DIRECTIVE
Output all lines exactly, with nothing added or dropped.

SUPPLIED MATERIAL
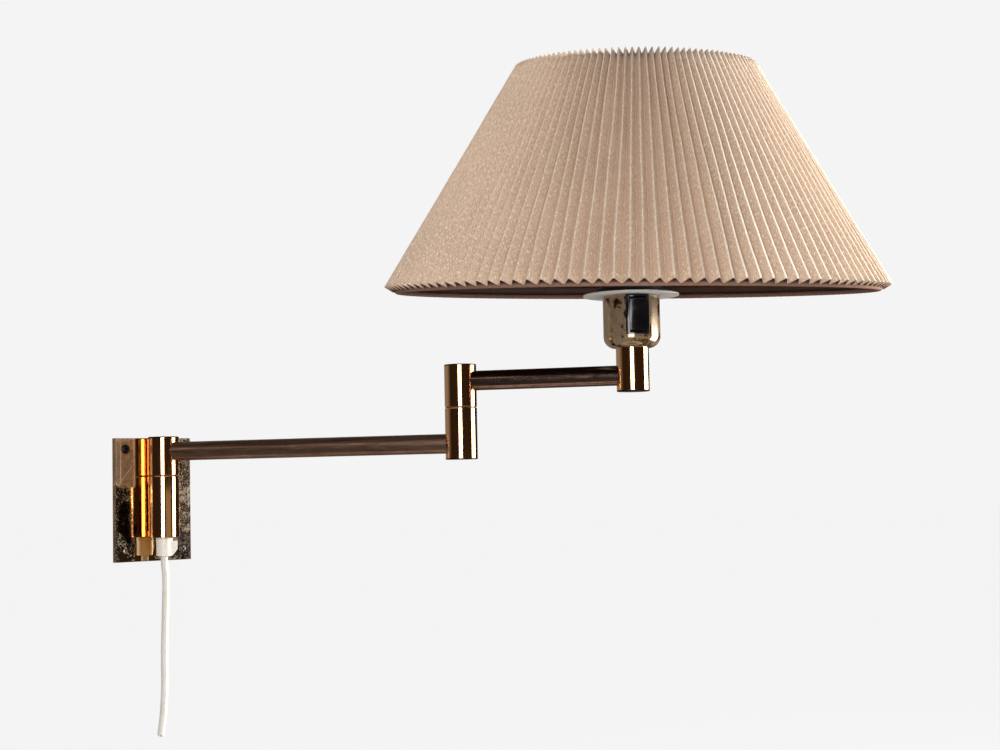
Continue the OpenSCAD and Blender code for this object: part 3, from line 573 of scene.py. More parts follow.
def corroded_plate(name, tint):
    """Polished plate under fine corrosion grains, wiped clean behind the barrel, with the elbow
    barrel's reflection painted into the upper left corner.
    """
    material, tree, sockets, place = new_material(name)
    parts = parts_of(tree, place)
    lines = use(tree, HAIRLINES, Place=place, Stretch=(700, 700, 60), Amount=0.7)
    edges = use(tree, WORN_EDGES, Place=place, Width=0.0005)["Edges"]
    grain = noise_of(tree, stretched(tree, place, (760, 760, 760)), 1.0, 2, 0.6)
    cloud = noise_of(tree, place, 90.0, 3, 0.5, 0.4)
    # Fewer grains in the wiped strip and in the upper left corner, where the elbow barrel's
    # reflection is painted
    off = maths(tree, "ABSOLUTE", minus(tree, parts["X"], WIPED_MIDDLE))
    off = plus(tree, off, times(tree, minus(tree, cloud, 0.5), 0.006))
    open_side = top_of(tree, ramp(tree, off, WIPED_HALF, WIPED_HALF + 0.003),
                       ramp(tree, parts["Y"], -0.004, -0.002))
    corner = times(tree, ramp(tree, parts["X"], -0.017, -0.021),
                   ramp(tree, plus(tree, parts["Z"],
                                   times(tree, cloud, 0.012)), 0.015, 0.021))
    right = ramp(tree, parts["X"], 0.008, 0.014)
    crowd = plus(tree, times(tree, cloud, 0.55), times(tree, right, 0.07))
    crowd = minus(tree, crowd, times(tree, corner, 0.1))
    crowd = plus(tree, grain, crowd)
    specks = times(tree, ramp(tree, crowd, 0.83, 0.93), open_side)
    # Two nearly black patches, low at the left and at the lower right corner
    black = top_of(tree, patch(tree, place, cloud, (-0.0275, -0.020), (0.0075, 0.019)),
                   patch(tree, place, cloud, (0.032, -0.041), (0.013, 0.014)))
    specks = times(tree, specks, minus(tree, 1.0, times(tree, black, 0.75)))
    film = times(tree, ramp(tree, crowd, 0.60, 0.85), open_side)
    warmth = noise_of(tree, place, 160.0, 2)
    speck_tint = blend_of(tree, ramp(tree, warmth, 0.4, 0.6), (0.20, 0.155, 0.095),
                          (0.12, 0.075, 0.045))
    base = blend_of(tree, times(tree, lines["Lines"], 0.2), tint, [c * 0.6 for c in tint])
    base = blend_of(tree, film, base, (0.055, 0.038, 0.028))
    base = layer(tree, base, black, 0.85, (0.016, 0.009, 0.011))
    # Painted reflection: the mirrored elbow barrel as a warm dull patch in the upper left corner
    base = layer(tree, base, corner, 0.85, (0.12, 0.055, 0.025))
    base = blend_of(tree, specks, base, speck_tint)
    # Painted reflection: pale streaks for the highlight band of the mirrored elbow barrel and for
    # its arm
    painted_streaks = painted_streak(tree, parts, (-0.0328, 0.013), (-0.0322, 0.051), 0.0008)
    painted_streaks = top_of(tree, painted_streaks, painted_streak(tree, parts, (-0.0322, 0.016), (-0.0205, 0.030), 0.0006))
    painted_streaks = times(tree, painted_streaks, ramp(tree, grain, 0.35, 0.6, 0.15, 0.6))
    base = blend_of(tree, painted_streaks, base, (0.70, 0.42, 0.23))
    base = layer(tree, base, edges, 0.3, (0.80, 0.60, 0.38))
    dull = times(tree, top_of(tree, times(tree, specks, 0.9), times(tree, corner, 0.8)), 0.95)
    tree.links.new(minus(tree, 1.0, dull), sockets["Metallic"])
    gloss = plus(tree, 0.05, times(tree, dull, 0.4))
    gloss = plus(tree, gloss, times(tree, film, 0.04))
    finish(tree, sockets, base, gloss, specks, 0.10, 0.00003)
    return material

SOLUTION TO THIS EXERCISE
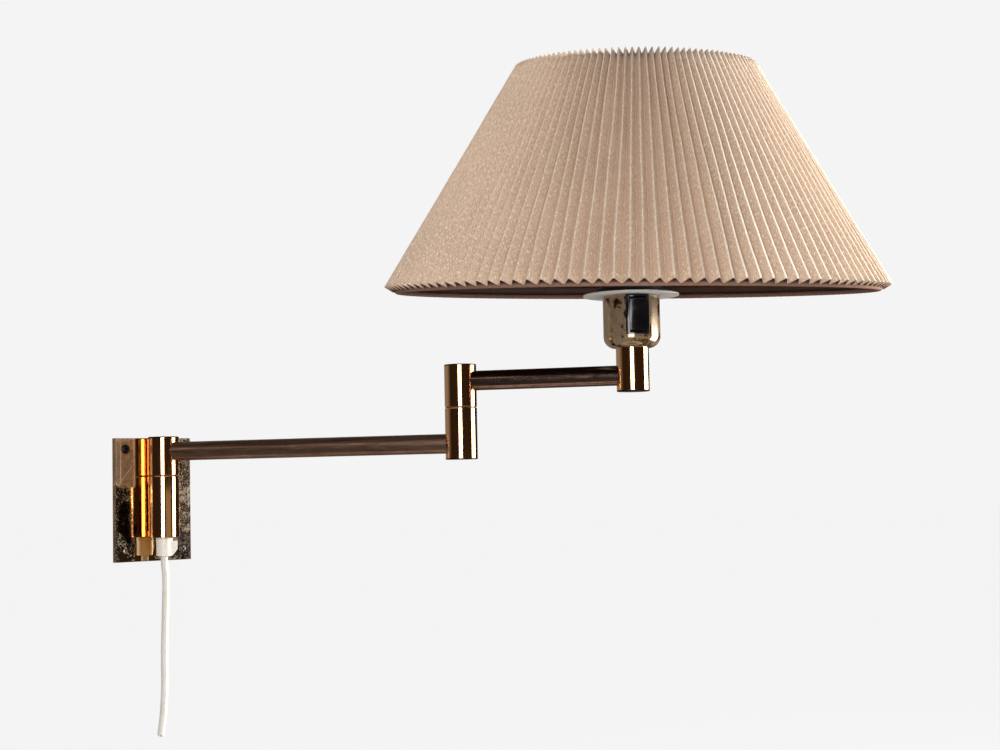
Continue the OpenSCAD and Blender code for this object: part 3, from line 573 of scene.py. More parts follow.
def corroded_plate(name, tint):
    """Polished plate under fine corrosion grains, wiped clean behind the barrel, with the elbow
    barrel's reflection painted into the upper left corner.
    """
    material, tree, sockets, place = new_material(name)
    parts = parts_of(tree, place)
    lines = use(tree, HAIRLINES, Place=place, Stretch=(700, 700, 60), Amount=0.7)
    edges = use(tree, WORN_EDGES, Place=place, Width=0.0005)["Edges"]
    grain = noise_of(tree, stretched(tree, place, (760, 760, 760)), 1.0, 2, 0.6)
    cloud = noise_of(tree, place, 90.0, 3, 0.5, 0.4)
    # Fewer grains in the wiped strip and in the upper left corner, where the elbow barrel's
    # reflection is painted
    off = maths(tree, "ABSOLUTE", minus(tree, parts["X"], WIPED_MIDDLE))
    off = plus(tree, off, times(tree, minus(tree, cloud, 0.5), 0.006))
    open_side = top_of(tree, ramp(tree, off, WIPED_HALF, WIPED_HALF + 0.003),
                       ramp(tree, parts["Y"], -0.004, -0.002))
    corner = times(tree, ramp(tree, parts["X"], -0.017, -0.021),
                   ramp(tree, plus(tree, parts["Z"],
                                   times(tree, cloud, 0.012)), 0.015, 0.021))
    right = ramp(tree, parts["X"], 0.008, 0.014)
    crowd = plus(tree, times(tree, cloud, 0.55), times(tree, right, 0.07))
    crowd = minus(tree, crowd, times(tree, corner, 0.1))
    crowd = plus(tree, grain, crowd)
    specks = times(tree, ramp(tree, crowd, 0.83, 0.93), open_side)
    # Two nearly black patches, low at the left and at the lower right corner
    black = top_of(tree, patch(tree, place, cloud, (-0.0275, -0.020), (0.0075, 0.019)),
                   patch(tree, place, cloud, (0.032, -0.041), (0.013, 0.014)))
    specks = times(tree, specks, minus(tree, 1.0, times(tree, black, 0.75)))
    film = times(tree, ramp(tree, crowd, 0.60, 0.85), open_side)
    warmth = noise_of(tree, place, 160.0, 2)
    speck_tint = blend_of(tree, ramp(tree, warmth, 0.4, 0.6), (0.20, 0.155, 0.095),
                          (0.12, 0.075, 0.045))
    base = blend_of(tree, times(tree, lines["Lines"], 0.2), tint, [c * 0.6 for c in tint])
    base = blend_of(tree, film, base, (0.055, 0.038, 0.028))
    base = layer(tree, base, black, 0.85, (0.016, 0.009, 0.011))
    # Painted reflection: the mirrored elbow barrel as a warm dull patch in the upper left corner
    base = layer(tree, base, corner, 0.85, (0.12, 0.055, 0.025))
    base = blend_of(tree, specks, base, speck_tint)
    # Painted reflection: pale streaks for the highlight band of the mirrored elbow barrel and for
    # its arm
    painted_streaks = painted_streak(tree, parts, (-0.0328, 0.013), (-0.0322, 0.051), 0.0008)
    painted_streaks = top_of(tree, painted_streaks, painted_streak(tree, parts, (-0.0322, 0.016), (-0.0205, 0.030), 0.0006))
    painted_streaks = times(tree, painted_streaks, ramp(tree, grain, 0.35, 0.6, 0.15, 0.6))
    base = blend_of(tree, painted_streaks, base, (0.70, 0.42, 0.23))
    base = layer(tree, base, edges, 0.3, (0.80, 0.60, 0.38))
    dull = times(tree, top_of(tree, times(tree, specks, 0.9), times(tree, corner, 0.8)), 0.95)
    tree.links.new(minus(tree, 1.0, dull), sockets["Metallic"])
    gloss = plus(tree, 0.05, times(tree, dull, 0.4))
    gloss = plus(tree, gloss, times(tree, film, 0.04))
    finish(tree, sockets, base, gloss, specks, 0.10, 0.00003)
    return material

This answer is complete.